== DATASET SECTION
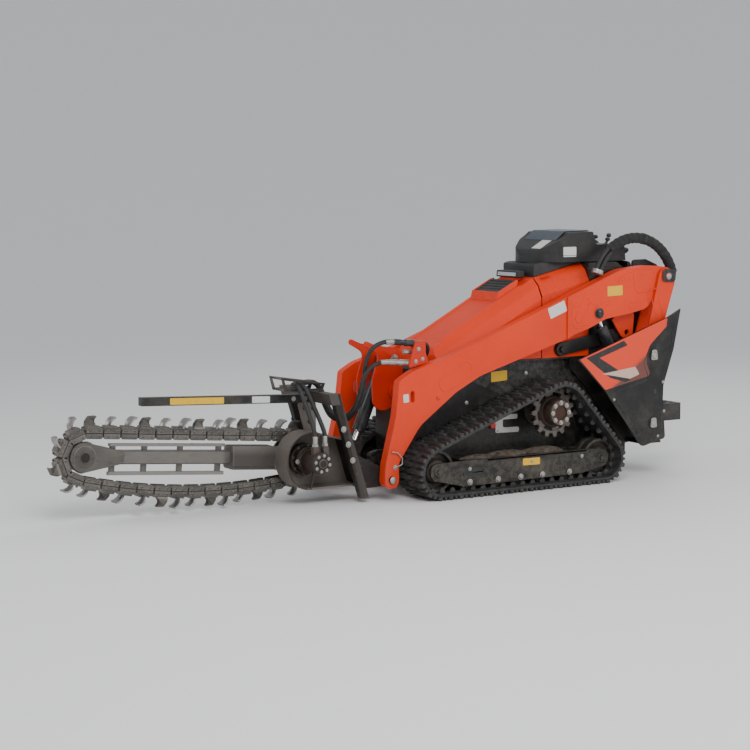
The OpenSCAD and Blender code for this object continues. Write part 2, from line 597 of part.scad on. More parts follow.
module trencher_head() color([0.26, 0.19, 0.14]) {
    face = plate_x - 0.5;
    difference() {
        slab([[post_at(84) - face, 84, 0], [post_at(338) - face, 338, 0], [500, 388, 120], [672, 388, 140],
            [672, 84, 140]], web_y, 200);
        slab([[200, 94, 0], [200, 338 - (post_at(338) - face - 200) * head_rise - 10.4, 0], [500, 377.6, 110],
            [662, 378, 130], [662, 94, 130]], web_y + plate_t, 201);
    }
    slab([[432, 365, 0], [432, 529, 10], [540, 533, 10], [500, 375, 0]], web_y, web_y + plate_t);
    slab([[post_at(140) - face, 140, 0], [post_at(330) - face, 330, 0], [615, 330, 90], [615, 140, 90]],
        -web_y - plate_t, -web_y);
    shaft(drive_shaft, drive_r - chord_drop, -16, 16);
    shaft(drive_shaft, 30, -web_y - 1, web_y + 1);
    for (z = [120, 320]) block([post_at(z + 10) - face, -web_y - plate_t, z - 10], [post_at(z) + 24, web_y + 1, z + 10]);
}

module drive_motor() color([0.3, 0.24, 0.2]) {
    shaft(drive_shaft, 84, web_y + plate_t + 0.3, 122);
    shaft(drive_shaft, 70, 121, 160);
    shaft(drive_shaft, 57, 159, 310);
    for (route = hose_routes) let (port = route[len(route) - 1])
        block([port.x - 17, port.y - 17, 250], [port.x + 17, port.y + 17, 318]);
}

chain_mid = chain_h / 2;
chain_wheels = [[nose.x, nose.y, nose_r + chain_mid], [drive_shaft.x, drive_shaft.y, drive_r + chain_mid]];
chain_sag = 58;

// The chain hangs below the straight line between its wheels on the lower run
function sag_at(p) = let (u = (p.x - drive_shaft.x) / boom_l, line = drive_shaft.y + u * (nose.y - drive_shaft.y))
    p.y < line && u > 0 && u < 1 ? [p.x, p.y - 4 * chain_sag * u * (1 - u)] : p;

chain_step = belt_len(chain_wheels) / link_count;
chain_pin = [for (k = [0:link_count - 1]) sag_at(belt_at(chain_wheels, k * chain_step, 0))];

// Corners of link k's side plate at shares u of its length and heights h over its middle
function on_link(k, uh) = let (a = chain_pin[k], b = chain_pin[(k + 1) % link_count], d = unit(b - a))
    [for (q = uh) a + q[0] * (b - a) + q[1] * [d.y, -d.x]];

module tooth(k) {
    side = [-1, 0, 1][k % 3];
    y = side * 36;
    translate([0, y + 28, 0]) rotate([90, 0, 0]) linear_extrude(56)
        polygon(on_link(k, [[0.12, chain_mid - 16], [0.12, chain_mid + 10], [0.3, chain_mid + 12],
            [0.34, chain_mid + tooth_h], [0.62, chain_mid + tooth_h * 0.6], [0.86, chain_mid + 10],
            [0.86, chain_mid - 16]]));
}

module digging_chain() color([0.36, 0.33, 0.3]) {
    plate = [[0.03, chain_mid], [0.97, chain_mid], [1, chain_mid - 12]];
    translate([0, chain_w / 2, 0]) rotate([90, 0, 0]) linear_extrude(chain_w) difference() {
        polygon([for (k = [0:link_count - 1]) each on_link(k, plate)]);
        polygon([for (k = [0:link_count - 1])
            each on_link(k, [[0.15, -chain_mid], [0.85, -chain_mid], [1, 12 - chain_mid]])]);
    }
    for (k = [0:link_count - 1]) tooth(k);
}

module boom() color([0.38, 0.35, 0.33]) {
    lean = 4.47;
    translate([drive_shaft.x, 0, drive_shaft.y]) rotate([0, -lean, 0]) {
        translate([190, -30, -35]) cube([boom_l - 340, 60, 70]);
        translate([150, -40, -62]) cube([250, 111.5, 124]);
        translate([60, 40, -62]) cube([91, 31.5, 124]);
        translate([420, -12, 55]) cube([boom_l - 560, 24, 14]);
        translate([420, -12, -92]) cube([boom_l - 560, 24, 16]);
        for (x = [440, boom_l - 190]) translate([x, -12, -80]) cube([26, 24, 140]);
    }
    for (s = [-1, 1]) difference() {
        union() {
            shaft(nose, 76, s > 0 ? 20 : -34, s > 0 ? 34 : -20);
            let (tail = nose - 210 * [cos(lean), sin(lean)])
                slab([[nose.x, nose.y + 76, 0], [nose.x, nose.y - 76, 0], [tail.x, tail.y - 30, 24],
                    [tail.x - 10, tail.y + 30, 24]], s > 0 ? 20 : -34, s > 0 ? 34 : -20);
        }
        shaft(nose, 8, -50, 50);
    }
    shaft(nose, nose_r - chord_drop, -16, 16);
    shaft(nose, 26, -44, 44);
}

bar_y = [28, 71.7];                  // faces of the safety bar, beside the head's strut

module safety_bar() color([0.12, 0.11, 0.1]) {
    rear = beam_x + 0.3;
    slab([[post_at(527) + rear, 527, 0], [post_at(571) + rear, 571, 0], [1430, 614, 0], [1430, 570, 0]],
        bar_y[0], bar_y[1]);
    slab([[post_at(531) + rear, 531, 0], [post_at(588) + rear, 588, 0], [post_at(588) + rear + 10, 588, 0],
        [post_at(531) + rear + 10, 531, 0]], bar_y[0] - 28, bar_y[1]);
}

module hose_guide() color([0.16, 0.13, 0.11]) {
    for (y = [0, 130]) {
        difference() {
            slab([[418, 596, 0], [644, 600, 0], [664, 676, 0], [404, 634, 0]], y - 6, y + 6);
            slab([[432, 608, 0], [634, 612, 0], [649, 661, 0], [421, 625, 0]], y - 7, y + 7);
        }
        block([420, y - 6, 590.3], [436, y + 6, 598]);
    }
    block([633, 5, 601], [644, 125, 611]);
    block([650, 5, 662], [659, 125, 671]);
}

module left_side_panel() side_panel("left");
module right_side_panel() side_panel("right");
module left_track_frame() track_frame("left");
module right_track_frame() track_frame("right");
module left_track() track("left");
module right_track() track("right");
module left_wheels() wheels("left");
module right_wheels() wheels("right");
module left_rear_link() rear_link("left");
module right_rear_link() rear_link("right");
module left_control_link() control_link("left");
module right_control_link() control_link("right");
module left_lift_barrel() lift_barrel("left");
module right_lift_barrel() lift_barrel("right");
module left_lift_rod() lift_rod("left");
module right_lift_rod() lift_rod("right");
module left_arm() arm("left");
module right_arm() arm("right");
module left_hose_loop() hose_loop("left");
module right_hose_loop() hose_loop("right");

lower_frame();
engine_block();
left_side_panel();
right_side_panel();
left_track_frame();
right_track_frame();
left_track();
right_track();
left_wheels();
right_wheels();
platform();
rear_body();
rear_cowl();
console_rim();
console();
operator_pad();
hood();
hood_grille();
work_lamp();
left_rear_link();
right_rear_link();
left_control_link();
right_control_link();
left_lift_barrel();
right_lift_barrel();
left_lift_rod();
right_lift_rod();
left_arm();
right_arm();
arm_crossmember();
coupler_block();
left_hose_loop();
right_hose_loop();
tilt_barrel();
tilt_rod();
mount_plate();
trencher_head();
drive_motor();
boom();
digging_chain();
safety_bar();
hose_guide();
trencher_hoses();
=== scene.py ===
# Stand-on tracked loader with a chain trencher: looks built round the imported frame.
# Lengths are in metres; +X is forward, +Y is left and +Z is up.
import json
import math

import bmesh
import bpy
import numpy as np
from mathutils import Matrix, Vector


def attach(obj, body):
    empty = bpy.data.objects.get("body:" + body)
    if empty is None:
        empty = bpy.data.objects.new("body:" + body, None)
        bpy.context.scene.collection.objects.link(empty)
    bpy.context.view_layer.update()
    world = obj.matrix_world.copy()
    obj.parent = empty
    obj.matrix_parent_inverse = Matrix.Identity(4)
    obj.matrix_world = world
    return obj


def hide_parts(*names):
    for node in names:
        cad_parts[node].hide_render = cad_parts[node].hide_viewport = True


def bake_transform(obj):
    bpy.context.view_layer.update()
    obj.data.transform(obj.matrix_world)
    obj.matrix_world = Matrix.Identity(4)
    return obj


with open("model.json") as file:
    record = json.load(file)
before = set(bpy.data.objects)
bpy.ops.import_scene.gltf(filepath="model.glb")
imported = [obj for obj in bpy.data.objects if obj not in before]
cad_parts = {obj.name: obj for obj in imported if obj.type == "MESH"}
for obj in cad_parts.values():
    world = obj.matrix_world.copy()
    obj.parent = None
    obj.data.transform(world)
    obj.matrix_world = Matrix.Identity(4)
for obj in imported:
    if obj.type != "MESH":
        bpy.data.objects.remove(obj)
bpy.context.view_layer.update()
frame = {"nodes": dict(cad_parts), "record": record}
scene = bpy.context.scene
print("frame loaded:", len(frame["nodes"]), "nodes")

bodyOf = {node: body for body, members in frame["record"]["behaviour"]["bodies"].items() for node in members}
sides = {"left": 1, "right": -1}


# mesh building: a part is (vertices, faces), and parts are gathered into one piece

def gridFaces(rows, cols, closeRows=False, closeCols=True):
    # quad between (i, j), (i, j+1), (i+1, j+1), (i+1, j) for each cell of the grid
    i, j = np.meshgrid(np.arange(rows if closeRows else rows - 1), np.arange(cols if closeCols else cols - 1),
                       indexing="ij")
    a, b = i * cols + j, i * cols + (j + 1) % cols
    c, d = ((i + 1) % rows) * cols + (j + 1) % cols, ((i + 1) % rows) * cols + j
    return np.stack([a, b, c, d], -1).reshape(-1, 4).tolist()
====
PROBLEM TO SOLVE: Above are some lines. Repeat exactly, and only, those from the line that has "lower_frame();" through the line that has "obj.parent = empty".

RESULT OF THE EXERCISE:
lower_frame();
engine_block();
left_side_panel();
right_side_panel();
left_track_frame();
right_track_frame();
left_track();
right_track();
left_wheels();
right_wheels();
platform();
rear_body();
rear_cowl();
console_rim();
console();
operator_pad();
hood();
hood_grille();
work_lamp();
left_rear_link();
right_rear_link();
left_control_link();
right_control_link();
left_lift_barrel();
right_lift_barrel();
left_lift_rod();
right_lift_rod();
left_arm();
right_arm();
arm_crossmember();
coupler_block();
left_hose_loop();
right_hose_loop();
tilt_barrel();
tilt_rod();
mount_plate();
trencher_head();
drive_motor();
boom();
digging_chain();
safety_bar();
hose_guide();
trencher_hoses();
=== scene.py ===
# Stand-on tracked loader with a chain trencher: looks built round the imported frame.
# Lengths are in metres; +X is forward, +Y is left and +Z is up.
import json
import math

import bmesh
import bpy
import numpy as np
from mathutils import Matrix, Vector


def attach(obj, body):
    empty = bpy.data.objects.get("body:" + body)
    if empty is None:
        empty = bpy.data.objects.new("body:" + body, None)
        bpy.context.scene.collection.objects.link(empty)
    bpy.context.view_layer.update()
    world = obj.matrix_world.copy()
    obj.parent = empty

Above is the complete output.